YOUR OBJECTIVE. Write the data out again, exactly as given.

DATA FOR THE TASK.
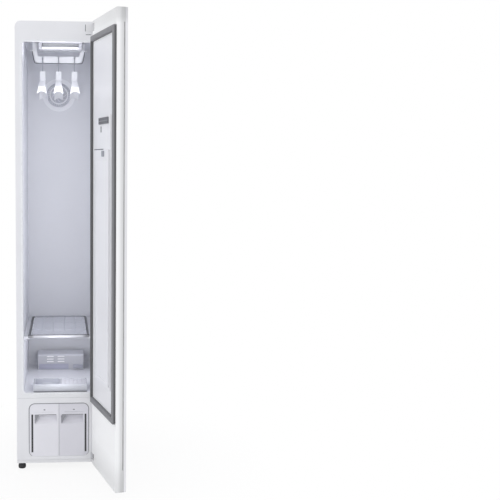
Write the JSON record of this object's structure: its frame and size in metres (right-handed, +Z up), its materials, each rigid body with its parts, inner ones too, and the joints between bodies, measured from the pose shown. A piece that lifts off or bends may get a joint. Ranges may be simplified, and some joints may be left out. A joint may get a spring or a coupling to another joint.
{
  "type": "clothes care steam cabinet",
  "caption": "Slim upright steam cabinet for clothes with a side-hung door, moving hanger bar, shelf, floor tray with filter and aroma case, and pull-out water tanks.",
  "frame": {"origin": "middle of the floor under the part's bounding box, with the door standing open", "axes": "+Z up, -Y towards the front, +X to the right of someone who faces the open cabinet"},
  "size_m": [0.4318, 0.9258, 1.85],
  "materials": {
    "enamel_white": "satin",
    "moulded_white": "satin",
    "liner_blue_grey": "satin",
    "hanger_white": "satin",
    "tank_white": "satin",
    "clear_plastic": "gloss",
    "smoked_plastic": "gloss",
    "light_lens": "satin",
    "foam": "matte",
    "gasket_grey": "matte",
    "black_rubber": "matte",
    "chrome_wire": "polished",
    "zinc_steel": "satin",
    "black_steel": "satin",
    "grey_plastic": "satin",
    "aluminium": "satin"
  },
  "bodies": {
    "cabinet": {"outer_case": "enamel_white", "front_frame": "moulded_white", "lower_front_panel": "moulded_white", "back_panel": "zinc_steel", "base_pan": "enamel_white", "machine_deck": "grey_plastic", "inner_liner": "liner_blue_grey", "insulation_wrap": "foam", "insulation_top": "foam", "tank_bay": "grey_plastic", "ceiling_unit": "moulded_white", "light_lens": "light_lens", "hanger_motor": "black_steel", "yoke_rail": "grey_plastic", "fan_grille": "moulded_white", "fan_housing": "grey_plastic", "floor_tray": "clear_plastic", "duct_cover": "liner_blue_grey", "steam_nozzle": "hanger_white", "steam_generator": "aluminium", "compressor": "black_steel", "condenser": "aluminium", "evaporator": "aluminium", "top_hinge": "enamel_white", "bottom_hinge": "zinc_steel"},
    "door": {"door_outer_panel": "moulded_white", "door_inner_shell": "moulded_white", "door_gasket": "gasket_grey", "door_liner": "moulded_white", "press_base": "moulded_white"},
    "press_board": {"press_board": "moulded_white"},
    "press_latch": {"press_latch": "grey_plastic"},
    "trouser_clip": {"trouser_clip": "smoked_plastic"},
    "hanger_bar": {"hanger_bar": "hanger_white", "hanger_yoke": "zinc_steel"},
    "crank": {"crank_disc": "zinc_steel"},
    "hanger_left": {"hanger_1": "hanger_white", "hook_1": "chrome_wire"},
    "hanger_middle": {"hanger_2": "hanger_white", "hook_2": "chrome_wire"},
    "hanger_right": {"hanger_3": "hanger_white", "hook_3": "chrome_wire"},
    "fan_impeller": {"fan_impeller": "grey_plastic"},
    "shelf": {"shelf_frame": "chrome_wire", "shelf_plate": "clear_plastic", "shelf_front_trim": "clear_plastic"},
    "supply_tank": {"supply_tank": "clear_plastic", "supply_tank_front": "tank_white", "supply_tank_window": "smoked_plastic", "supply_tank_lid": "grey_plastic"},
    "drain_tank": {"drain_tank": "clear_plastic", "drain_tank_front": "tank_white", "drain_tank_window": "smoked_plastic", "drain_tank_lid": "grey_plastic"},
    "lint_filter": {"lint_filter": "grey_plastic"},
    "aroma_case": {"aroma_case": "moulded_white"},
    "foot_front_left": {"foot_front_left": "black_rubber"},
    "foot_front_right": {"foot_front_right": "black_rubber"},
    "foot_rear_left": {"foot_rear_left": "black_rubber"},
    "foot_rear_right": {"foot_rear_right": "black_rubber"}
  },
  "joints": [
    {"name": "door_swing", "type": "hinge", "parent": "cabinet", "child": "door", "pos_m": [0.11211, -0.1398, 0], "axis": [0, 0, 1], "range_deg": [-103, 7]},
    {"name": "hanger_bar_slide", "type": "slide", "parent": "cabinet", "child": "hanger_bar", "axis": [1, 0, 0], "range_m": [-0.012, 0.012]},
    {"name": "crank_spin", "type": "hinge", "parent": "cabinet", "child": "crank", "pos_m": [-0.04204, 0.1535, 1.821], "axis": [0, 0, 1], "continuous": true},
    {"name": "hanger_left_swing", "type": "hinge", "parent": "hanger_bar", "child": "hanger_left", "pos_m": [-0.11104, 0.1535, 1.725], "axis": [1, 0, 0], "range_deg": [-8, 8]},
    {"name": "hanger_middle_swing", "type": "hinge", "parent": "hanger_bar", "child": "hanger_middle", "pos_m": [-0.04204, 0.1535, 1.725], "axis": [1, 0, 0], "range_deg": [-8, 8]},
    {"name": "hanger_right_swing", "type": "hinge", "parent": "hanger_bar", "child": "hanger_right", "pos_m": [0.02696, 0.1535, 1.725], "axis": [1, 0, 0], "range_deg": [-8, 8]},
    {"name": "fan_spin", "type": "hinge", "parent": "cabinet", "child": "fan_impeller", "pos_m": [-0.04204, 0.4285, 1.595], "axis": [0, -1, 0], "continuous": true},
    {"name": "shelf_slide", "type": "slide", "parent": "cabinet", "child": "shelf", "axis": [0, -1, 0], "range_m": [0, 0.3]},
    {"name": "supply_tank_slide", "type": "slide", "parent": "cabinet", "child": "supply_tank", "axis": [0, -1, 0], "range_m": [0, 0.32]},
    {"name": "drain_tank_slide", "type": "slide", "parent": "cabinet", "child": "drain_tank", "axis": [0, -1, 0], "range_m": [0, 0.32]},
    {"name": "lint_filter_lift", "type": "slide", "parent": "cabinet", "child": "lint_filter", "axis": [0, 0, 1], "range_m": [0, 0.06]},
    {"name": "aroma_case_lift", "type": "slide", "parent": "cabinet", "child": "aroma_case", "axis": [0, 0, 1], "range_m": [0, 0.06]},
    {"name": "press_board_swing", "type": "hinge", "parent": "door", "child": "press_board", "pos_m": [0.15159, -0.40281, 0], "axis": [0, 0, 1], "range_deg": [0, 90]},
    {"name": "press_latch_turn", "type": "hinge", "parent": "press_board", "child": "press_latch", "pos_m": [0.12999, -0.33595, 1.316], "axis": [-0.9744, -0.225, 0], "range_deg": [0, 90]},
    {"name": "trouser_clip_flip", "type": "hinge", "parent": "door", "child": "trouser_clip", "pos_m": [0.12662, -0.29465, 1.455], "axis": [-0.225, 0.9744, 0], "range_deg": [0, 75]},
    {"name": "foot_front_left_screw", "type": "hinge", "parent": "cabinet", "child": "foot_front_left", "pos_m": [-0.19654, -0.0895, 0], "axis": [0, 0, 1], "continuous": true},
    {"name": "foot_front_right_screw", "type": "hinge", "parent": "cabinet", "child": "foot_front_right", "pos_m": [0.11246, -0.0215, 0], "axis": [0, 0, 1], "continuous": true},
    {"name": "foot_rear_left_screw", "type": "hinge", "parent": "cabinet", "child": "foot_rear_left", "pos_m": [-0.19654, 0.4365, 0], "axis": [0, 0, 1], "continuous": true},
    {"name": "foot_rear_right_screw", "type": "hinge", "parent": "cabinet", "child": "foot_rear_right", "pos_m": [0.11246, 0.4365, 0], "axis": [0, 0, 1], "continuous": true}
  ]
}
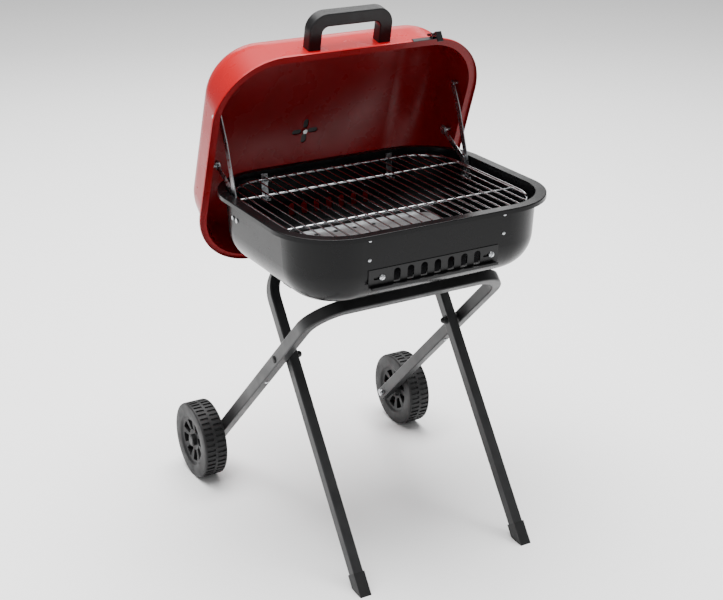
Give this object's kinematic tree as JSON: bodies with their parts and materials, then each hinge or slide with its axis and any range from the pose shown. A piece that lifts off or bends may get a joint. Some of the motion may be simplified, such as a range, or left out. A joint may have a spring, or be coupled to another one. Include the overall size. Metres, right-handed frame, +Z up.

REPLY TO THE TASK.
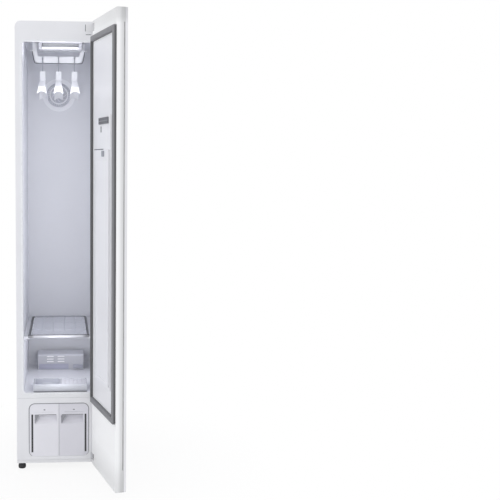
Write the JSON record of this object's structure: its frame and size in metres (right-handed, +Z up), its materials, each rigid body with its parts, inner ones too, and the joints between bodies, measured from the pose shown. A piece that lifts off or bends may get a joint. Ranges may be simplified, and some joints may be left out. A joint may get a spring or a coupling to another joint.
{
  "type": "clothes care steam cabinet",
  "caption": "Slim upright steam cabinet for clothes with a side-hung door, moving hanger bar, shelf, floor tray with filter and aroma case, and pull-out water tanks.",
  "frame": {"origin": "middle of the floor under the part's bounding box, with the door standing open", "axes": "+Z up, -Y towards the front, +X to the right of someone who faces the open cabinet"},
  "size_m": [0.4318, 0.9258, 1.85],
  "materials": {
    "enamel_white": "satin",
    "moulded_white": "satin",
    "liner_blue_grey": "satin",
    "hanger_white": "satin",
    "tank_white": "satin",
    "clear_plastic": "gloss",
    "smoked_plastic": "gloss",
    "light_lens": "satin",
    "foam": "matte",
    "gasket_grey": "matte",
    "black_rubber": "matte",
    "chrome_wire": "polished",
    "zinc_steel": "satin",
    "black_steel": "satin",
    "grey_plastic": "satin",
    "aluminium": "satin"
  },
  "bodies": {
    "cabinet": {"outer_case": "enamel_white", "front_frame": "moulded_white", "lower_front_panel": "moulded_white", "back_panel": "zinc_steel", "base_pan": "enamel_white", "machine_deck": "grey_plastic", "inner_liner": "liner_blue_grey", "insulation_wrap": "foam", "insulation_top": "foam", "tank_bay": "grey_plastic", "ceiling_unit": "moulded_white", "light_lens": "light_lens", "hanger_motor": "black_steel", "yoke_rail": "grey_plastic", "fan_grille": "moulded_white", "fan_housing": "grey_plastic", "floor_tray": "clear_plastic", "duct_cover": "liner_blue_grey", "steam_nozzle": "hanger_white", "steam_generator": "aluminium", "compressor": "black_steel", "condenser": "aluminium", "evaporator": "aluminium", "top_hinge": "enamel_white", "bottom_hinge": "zinc_steel"},
    "door": {"door_outer_panel": "moulded_white", "door_inner_shell": "moulded_white", "door_gasket": "gasket_grey", "door_liner": "moulded_white", "press_base": "moulded_white"},
    "press_board": {"press_board": "moulded_white"},
    "press_latch": {"press_latch": "grey_plastic"},
    "trouser_clip": {"trouser_clip": "smoked_plastic"},
    "hanger_bar": {"hanger_bar": "hanger_white", "hanger_yoke": "zinc_steel"},
    "crank": {"crank_disc": "zinc_steel"},
    "hanger_left": {"hanger_1": "hanger_white", "hook_1": "chrome_wire"},
    "hanger_middle": {"hanger_2": "hanger_white", "hook_2": "chrome_wire"},
    "hanger_right": {"hanger_3": "hanger_white", "hook_3": "chrome_wire"},
    "fan_impeller": {"fan_impeller": "grey_plastic"},
    "shelf": {"shelf_frame": "chrome_wire", "shelf_plate": "clear_plastic", "shelf_front_trim": "clear_plastic"},
    "supply_tank": {"supply_tank": "clear_plastic", "supply_tank_front": "tank_white", "supply_tank_window": "smoked_plastic", "supply_tank_lid": "grey_plastic"},
    "drain_tank": {"drain_tank": "clear_plastic", "drain_tank_front": "tank_white", "drain_tank_window": "smoked_plastic", "drain_tank_lid": "grey_plastic"},
    "lint_filter": {"lint_filter": "grey_plastic"},
    "aroma_case": {"aroma_case": "moulded_white"},
    "foot_front_left": {"foot_front_left": "black_rubber"},
    "foot_front_right": {"foot_front_right": "black_rubber"},
    "foot_rear_left": {"foot_rear_left": "black_rubber"},
    "foot_rear_right": {"foot_rear_right": "black_rubber"}
  },
  "joints": [
    {"name": "door_swing", "type": "hinge", "parent": "cabinet", "child": "door", "pos_m": [0.11211, -0.1398, 0], "axis": [0, 0, 1], "range_deg": [-103, 7]},
    {"name": "hanger_bar_slide", "type": "slide", "parent": "cabinet", "child": "hanger_bar", "axis": [1, 0, 0], "range_m": [-0.012, 0.012]},
    {"name": "crank_spin", "type": "hinge", "parent": "cabinet", "child": "crank", "pos_m": [-0.04204, 0.1535, 1.821], "axis": [0, 0, 1], "continuous": true},
    {"name": "hanger_left_swing", "type": "hinge", "parent": "hanger_bar", "child": "hanger_left", "pos_m": [-0.11104, 0.1535, 1.725], "axis": [1, 0, 0], "range_deg": [-8, 8]},
    {"name": "hanger_middle_swing", "type": "hinge", "parent": "hanger_bar", "child": "hanger_middle", "pos_m": [-0.04204, 0.1535, 1.725], "axis": [1, 0, 0], "range_deg": [-8, 8]},
    {"name": "hanger_right_swing", "type": "hinge", "parent": "hanger_bar", "child": "hanger_right", "pos_m": [0.02696, 0.1535, 1.725], "axis": [1, 0, 0], "range_deg": [-8, 8]},
    {"name": "fan_spin", "type": "hinge", "parent": "cabinet", "child": "fan_impeller", "pos_m": [-0.04204, 0.4285, 1.595], "axis": [0, -1, 0], "continuous": true},
    {"name": "shelf_slide", "type": "slide", "parent": "cabinet", "child": "shelf", "axis": [0, -1, 0], "range_m": [0, 0.3]},
    {"name": "supply_tank_slide", "type": "slide", "parent": "cabinet", "child": "supply_tank", "axis": [0, -1, 0], "range_m": [0, 0.32]},
    {"name": "drain_tank_slide", "type": "slide", "parent": "cabinet", "child": "drain_tank", "axis": [0, -1, 0], "range_m": [0, 0.32]},
    {"name": "lint_filter_lift", "type": "slide", "parent": "cabinet", "child": "lint_filter", "axis": [0, 0, 1], "range_m": [0, 0.06]},
    {"name": "aroma_case_lift", "type": "slide", "parent": "cabinet", "child": "aroma_case", "axis": [0, 0, 1], "range_m": [0, 0.06]},
    {"name": "press_board_swing", "type": "hinge", "parent": "door", "child": "press_board", "pos_m": [0.15159, -0.40281, 0], "axis": [0, 0, 1], "range_deg": [0, 90]},
    {"name": "press_latch_turn", "type": "hinge", "parent": "press_board", "child": "press_latch", "pos_m": [0.12999, -0.33595, 1.316], "axis": [-0.9744, -0.225, 0], "range_deg": [0, 90]},
    {"name": "trouser_clip_flip", "type": "hinge", "parent": "door", "child": "trouser_clip", "pos_m": [0.12662, -0.29465, 1.455], "axis": [-0.225, 0.9744, 0], "range_deg": [0, 75]},
    {"name": "foot_front_left_screw", "type": "hinge", "parent": "cabinet", "child": "foot_front_left", "pos_m": [-0.19654, -0.0895, 0], "axis": [0, 0, 1], "continuous": true},
    {"name": "foot_front_right_screw", "type": "hinge", "parent": "cabinet", "child": "foot_front_right", "pos_m": [0.11246, -0.0215, 0], "axis": [0, 0, 1], "continuous": true},
    {"name": "foot_rear_left_screw", "type": "hinge", "parent": "cabinet", "child": "foot_rear_left", "pos_m": [-0.19654, 0.4365, 0], "axis": [0, 0, 1], "continuous": true},
    {"name": "foot_rear_right_screw", "type": "hinge", "parent": "cabinet", "child": "foot_rear_right", "pos_m": [0.11246, 0.4365, 0], "axis": [0, 0, 1], "continuous": true}
  ]
}
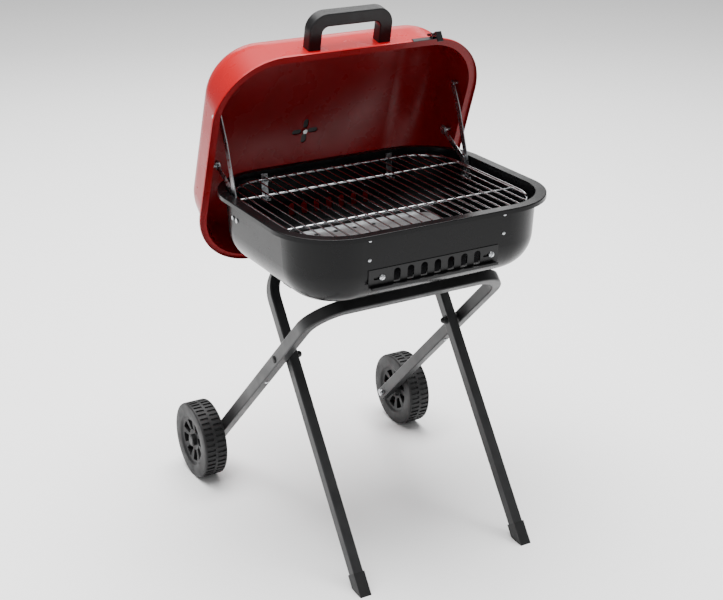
Give this object's kinematic tree as JSON: bodies with their parts and materials, then each hinge or slide with its axis and any range from the pose shown. A piece that lifts off or bends may get a joint. Some of the motion may be simplified, such as a range, or left out. A joint may have a spring, or be coupled to another one. Include the overall size. Metres, right-handed frame, +Z up.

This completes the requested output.